武蔵野交配「碧寿」の加工用安定生産
夏の高温期栽培でも病気に強く、作りやすい小カブ
埼玉県日高市
寺島農園(株)
寺島 儀巳
小カブ専業15年
寺島農園㈱は埼玉県の南西部に位置する日高市にあります。私が農業を始めた34年ほど前は、このあたりはスイカの産地でして、私のところでもスイカ、メロンを作っていました。冬作にはハウスでホウレンソウを作っていましたが、市場から小カブを作ってほしいと要望され、それから小カブ栽培が始まりました。
今は小カブ専業で、15年になります。耕作面積は10haで、労力は家族4人、パート20~21名です。農地は自宅の周辺に30ヵ所ほど点在していて、それぞれ車で5分ほどの距離にあります。パートさんたちは圃場まで車(ハイエース)で送迎しています。
収穫物はすべて加工用で、漬物業者との契約出荷になっています。
不定期の業者を含めると15軒ほどと契約しています。出荷形態は、茎葉を切り取った球だけの状態で、20kgのコンテナ詰めで出荷しています。1日の出荷量は夏場は少なく50~60ケースですが、最盛期は4tほどになります。
小カブの栽培概要
小カブ品種は、11月末から2月まで播種する冬作は「しろかもめ」「CR雪峰」、3月以降から播種する品種は「白馬」を使っています。周年、露地栽培で冬作はビニルのトンネル被覆栽培、春から秋までは防虫ネットの被覆栽培としています。
ベッド幅は145~150cmの7条植え、株間は13cm。真空播種機の1粒播きで4条と3条に播種してます。
1回の播種量は時期にもよりますが、夏期では2~3日おきに20a分を播種して、2~3日で収穫を終えるようにしています。一斉収穫で、収穫時のカブの大きさは径5~8cmです。
「碧寿」を栽培して
「白馬」は味がよく、品質のよいカブですが、猛暑が続く最近の夏期栽培では、形状が乱れたり、蒸れによって腐れが出たりするようになってきました。耐暑性のある品種が欲しいと思っていたところ、昨年、「碧寿」を紹介され、9月に入っていましたが試験栽培をしました。高温期栽培に向くといわれている品種だけに腐れもなく、暑さに強い品種だと実感しました。

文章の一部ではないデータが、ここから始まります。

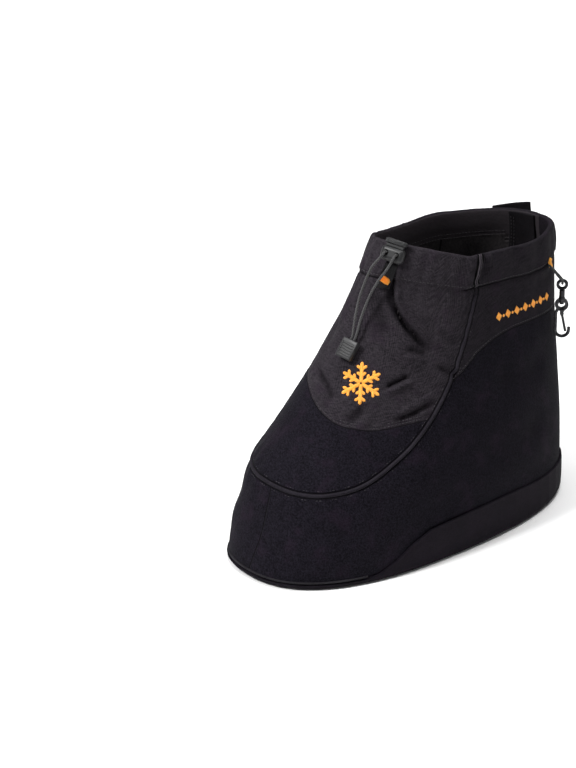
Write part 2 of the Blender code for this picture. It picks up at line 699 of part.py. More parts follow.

今年は4月下旬から「碧寿」を播種しています。「碧寿」は病気に強く、降雨の後、晴れ間が出て蒸し暑い条件でも腐れがありません。茎もしっかりしていて、軸折れしないので作業性が非常にいいです。また、肥料には敏感なので多肥栽培にならないよう注意が必要です。10a当りの施肥量は8-8-8の40kgでも多いのではと思うくらいです。過リン酸石灰だけでもいいかなと思います。施肥についてはもう少し作り込んでいかないと確かなことはいえません。
土作りの徹底
カブの連作栽培で圃場は年2~3回転しています。そのため、土作りには特に気を使っています。太陽熱土壌消毒、ソルゴー、ムギ、ライムギの栽培、コーヒーかすを主体とした堆肥作りなどです。
コーヒーかすやウーロン茶かすは缶コーヒーの工場から年間4~10tほど入手できるので、堆肥盤にウズラの乾燥ふんといっしょに堆肥化しています。ウズラのふんは鶏ふんより窒素成分が2倍あるんです。堆肥は半年ほど寝かせ完熟したものを10a当り2tほどマニアスプレッダーで圃場に散布しています。
これからも1枚1枚の畑の土壌管理をしっかり行って、品質のよいカブを周年生産、周年出荷していきたいと思っています。